新的三维结构包含符号资本、经济资本、社会资本、文化资本、技术资本5类资本,其中,前四类布尔迪厄有所论述,他认为,经济资本与文化资本是一组相对概念,分属货币范畴(金钱生产)和非货币范畴(纯粹生产);介于二者之间的是符号资本和社会资本,符号资本以认同、尊重、声誉、权威等为表现形式,其资本权力的生成需要各方承认与制度化授权,在货币和非货币领域都有反映;社会资本则表现为行动主体与其他行动者之间的社会网络关系,如人脉,同样能外溢到货币和非货币领域;网络文学写手在创作过程中积累的读者认可(符号资本),可以通过个人选择转化为货币或非货币收益,同理,读者作为网络文学作品的评判者和消费者,也能影响经济和文化资本结构,可见符号资本和社会资本在一定条件下可以转化成经济资本或文化资本。技术资本则是生成式人工智能入场后的产物,表现为行动主体采纳新技术从事社会生产或管理活动带来的效率提升效果,其与经济、文化、符号、社会资本之间也可进行转化。
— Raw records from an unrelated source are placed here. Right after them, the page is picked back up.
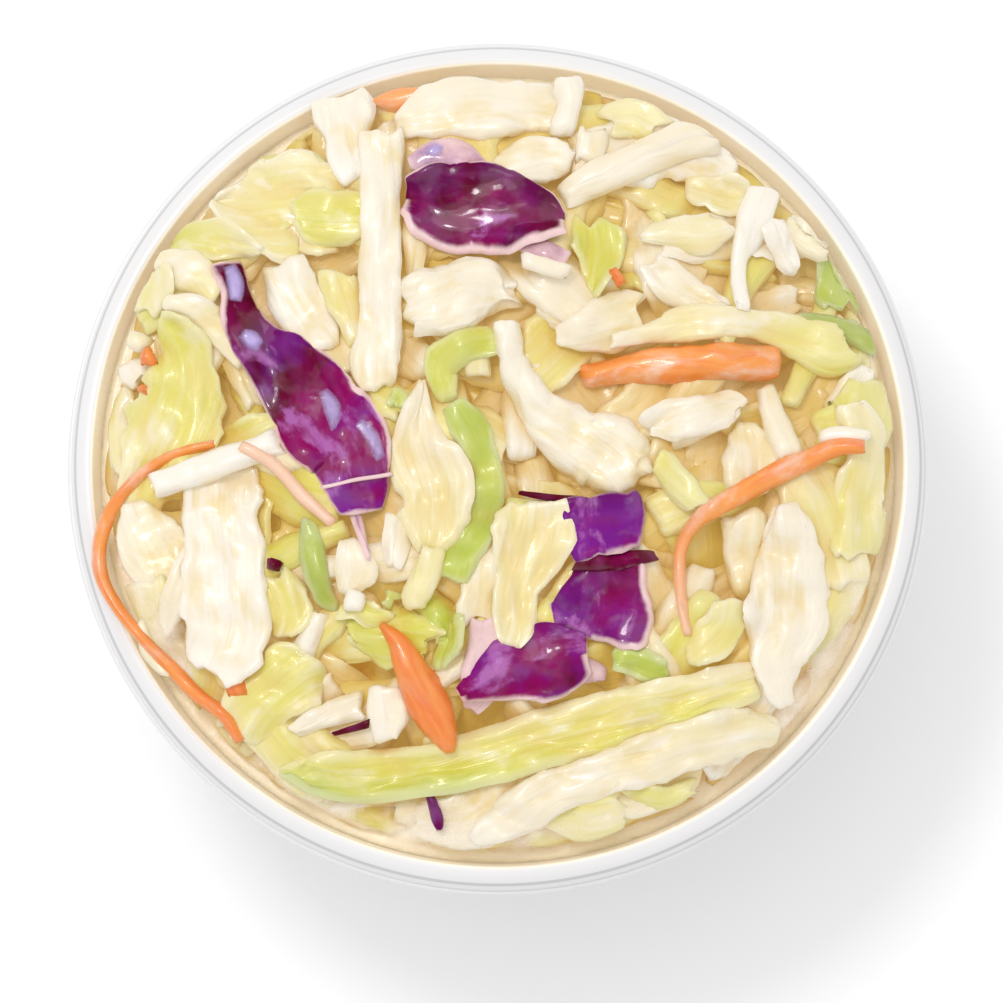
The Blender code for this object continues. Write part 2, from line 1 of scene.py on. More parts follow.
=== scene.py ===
"""Coleslaw in a white plastic cup: the cup's finish, every shred that shows, the dressing, the light and the camera.

Metres, +Z up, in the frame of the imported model. The shreds are laid one after another on a measured bed, as
salad is spooned into a cup, so each lies on what is under it.
"""

import functools
import math
from collections import namedtuple

import bmesh
import bpy
import numpy as np
from bpy.props import FloatProperty, FloatVectorProperty, IntProperty, PointerProperty
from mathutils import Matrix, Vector


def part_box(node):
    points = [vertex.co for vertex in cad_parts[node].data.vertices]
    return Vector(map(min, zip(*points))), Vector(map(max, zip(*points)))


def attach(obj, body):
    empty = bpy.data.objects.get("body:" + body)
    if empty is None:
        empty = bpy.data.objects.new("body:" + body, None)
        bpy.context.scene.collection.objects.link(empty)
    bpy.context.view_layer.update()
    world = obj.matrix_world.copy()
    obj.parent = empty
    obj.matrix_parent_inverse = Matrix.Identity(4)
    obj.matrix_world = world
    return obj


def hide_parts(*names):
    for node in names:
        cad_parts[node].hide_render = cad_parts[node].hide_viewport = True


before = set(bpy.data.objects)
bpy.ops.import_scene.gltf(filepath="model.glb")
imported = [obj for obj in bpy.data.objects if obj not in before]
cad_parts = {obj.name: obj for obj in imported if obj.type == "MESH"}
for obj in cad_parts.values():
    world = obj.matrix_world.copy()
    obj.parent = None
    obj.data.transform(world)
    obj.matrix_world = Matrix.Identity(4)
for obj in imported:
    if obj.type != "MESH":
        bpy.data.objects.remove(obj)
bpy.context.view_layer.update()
CUP_LOW, CUP_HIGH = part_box("cup")

bl_info = {
    "name": "Coleslaw in a cup",
    "version": (1, 0, 0),
    "blender": (4, 5, 0),
    "location": "3D View > Sidebar > Coleslaw",
    "description": "Makes a plastic cup of coleslaw, shred by shred, with its light and camera",
    "category": "Add Mesh",
}

MM = 0.001
BLACK = (0.0, 0.0, 0.0)

# The cup's section, against its height and its flange's radius.
LIP_INSET = 0.4 * MM
SHOULDER_INSET = 2.5 * MM
MOUTH_INSET = 3.0 * MM
LIP_DROP = 2.4 * MM
LIP_UNDERSIDE_ANGLE = 65
WALL = 0.8 * MM
WALL_TAPER = math.radians(8)
LEDGE_DEPTH = 9.3 * MM
LEDGE_WIDTH = 1.0 * MM
LEDGE_SLOPE = 0.6 * MM
PANEL_HEIGHT = 2.3 * MM
FLOOR_FILLET = 3.0 * MM
FOOT_INNER_RADIUS = 34.6 * MM
FOOT_ROUND = 2.0 * MM
EDGE_ROUND = 0.25 * MM
# The thin dark line round the lip is painted shade in its crease: where it lies in from the flange's edge, and how
# wide it is.
SHADE_LINE_INSET = 0.95 * MM
SHADE_LINE_WIDTH = 0.2 * MM
MERGE = 0.001 * MM
CUP_STEPS = 192
SHARP_ANGLE = math.radians(50)

# The heap's core and the bed that the shreds are laid on.
CORE_GAP = 0.35 * MM
CORE_DROP = 2.4 * MM
BRIM_DEPTH = 3.8 * MM
BRIM_GAP = 0.15 * MM
CORE_EDGE_RADIUS = 42.6 * MM
CORE_RINGS = 60
CORE_STEPS = 192
CORE_SIDE_STEPS = 12
DOME_POWER = 2.6
LEVEL_POWER = 4
CALM_POWER = 8
BUMP_HEIGHT = 0.7 * MM
BUMP_LENGTH = 13 * MM
BUMP_WAVES = 6
GRIT_HEIGHT = 0.3 * MM
GRIT_LENGTH = 3 * MM
GRIT_WAVES = 8
BED_REACH = 50 * MM
BED_CELL = 0.3 * MM
# How far the bed is evened out, and the depth round it over which cabbage goes from painted highlight to painted
# shade.
DEPTH_REACH = 4 * MM
DEPTH_SPAN = 3.4 * MM

# How the shreds settle.
STEP = 0.48 * MM
FILLER_STEP = 0.8 * MM
DROP_STEP = 0.15 * MM
FEWEST_STEPS = 4
CROWDING = 1.35
REST_REACH = 4.8 * MM
SINK = 0.25 * MM
SHRED_GAP = 0.45 * MM
WALL_BAND = 1.6 * MM
WALL_CLEARANCE = 0.12 * MM
RIM_REACH = 43.4 * MM
RIM_CLEARANCE = 0.1 * MM
RIM_SPARE = 0.5 * MM
SHRED_TOP = 2.5 * MM

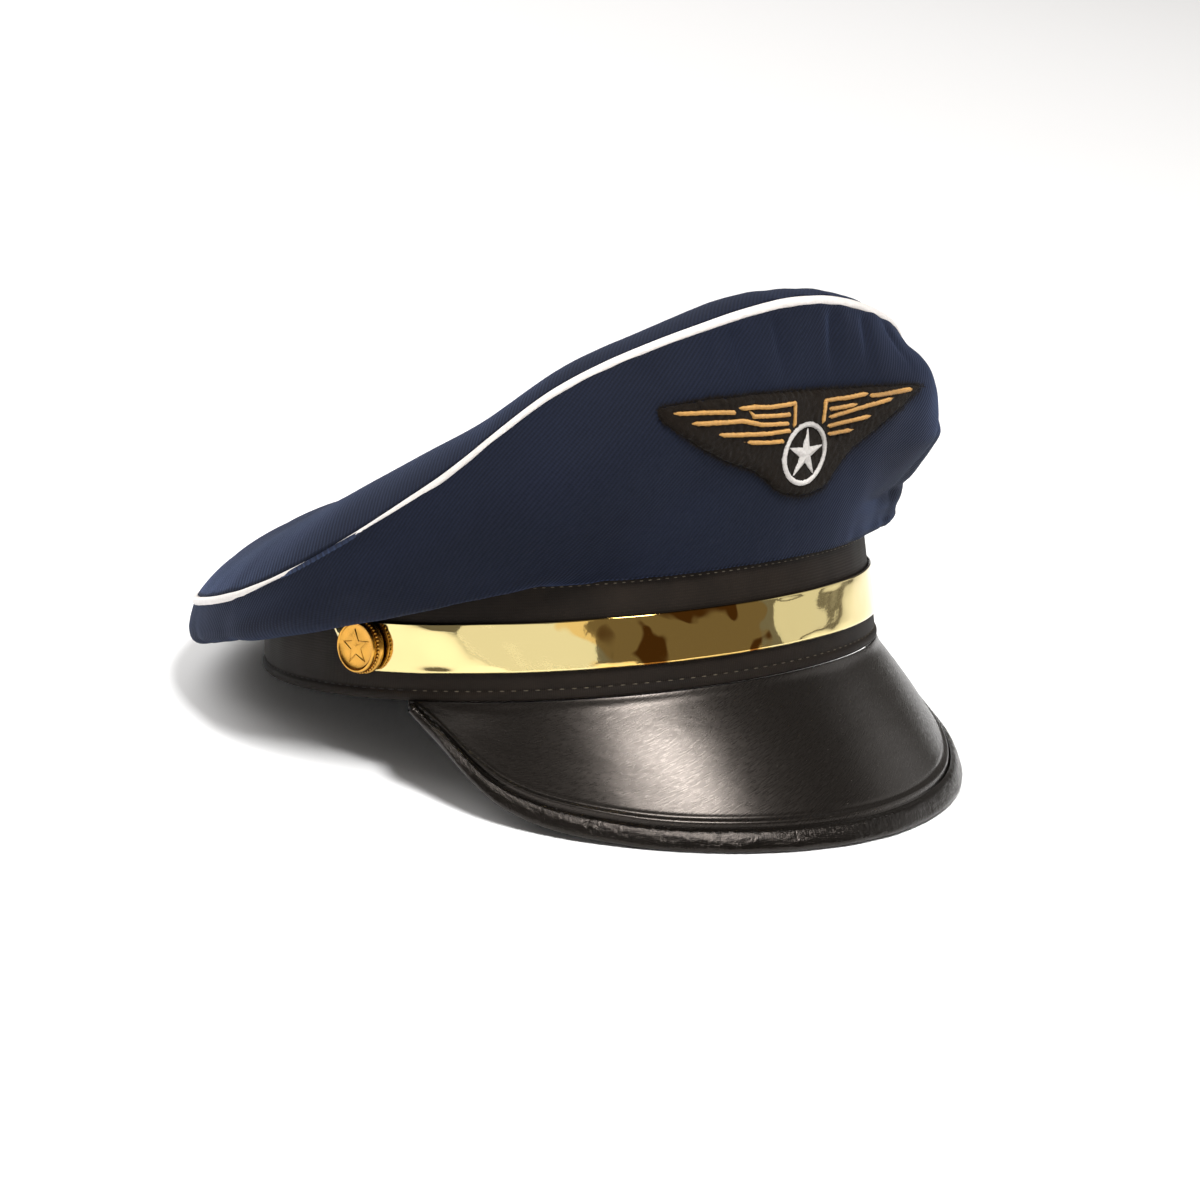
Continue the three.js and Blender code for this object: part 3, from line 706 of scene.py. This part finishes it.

生成式人工智能作为一种创作技术动能或曰新型技术资本的外化行动者在此时入场,最先受到影响的是与其文本创作产生直接关联的写手(个人生产者)。一方面,写手能够借助生成式人工智能的技术赋能进行个人文本生产,使其生产效率得到显著提升;另一方面,在可见的未来,随着生成式人工智能的不断发展,智能技术行动者很有可能与写手进行符号生产的争夺,进而影响该场域符号资本生产的方向性与稳定性。同理,生成式人工智能的入场作为网络文学出版体系变革的新背景、新设定,必然也将对机构、读者、政府等行动者施加影响。对于机构而言,由于生成式人工智能目前仍处于起步阶段,技术资本仍是以机构的形式内含于经济资本中,生成式人工智能或内生于网络文学企业当中,或以独立的科技企业为外化形式与出版社、网络文学企业并立。因此,在这一阶段技术资本更多地是给经济资本带来增值效应,推动网络文学平台的扩张,助推其商业化发展。反之,机构在获得生成式人工智能带来的内生推动力后不断积累资本进一步投资于智能技术的发展,使技术资本与其经济资本同步递增。对于政府来说,生成式人工智能则是一把双刃剑,一方面使出版场内部其他资本膨胀使其产生对政府代表的文化资本的制衡、提高主流价值的推广阻力、加大其行政管理难度;另一方面又能以管理工具的形式内嵌于文化资本之中,提升政府部门在出版管理场域中的价值引导作用。而对于读者,技术资本加诸于网络文学生产端的影响势必会传导至社会资本的消费端行为,读者可能越来越难以避免阅读使用了生成式人工智能创作的网络文学作品,而在技术的影响下读者的阅读、消费习惯将会进一步被改造,更多垂直化的作品消费行为、更多个性化的精准营销在给社会资本以极大满足的同时,进一步消解其能动性。

3.2 权力关系重塑:网络文学出版动能的迁移

既然网络文学出版场是诸多行动者在权力场作用下进行博弈达到平衡状态后形成的相对稳定的结果,生成式人工智能入场后的直接结果就是主体间权力关系的重塑。回顾网络文学发展历程中各类行动主体的权力关系变迁,在网络文学发展初期,许多有着写作欲望却不一定能跨越出版门槛的文学爱好者,借助网络文学这种自出版模式实现了自由创作理想,赋予网络文学天然禀赋的草根性,使其作为一种游离于出版体系之外的非正式出版形态存在。在这一阶段,草根写手或曰非精英写作成为引领网络文学发展的主要动能。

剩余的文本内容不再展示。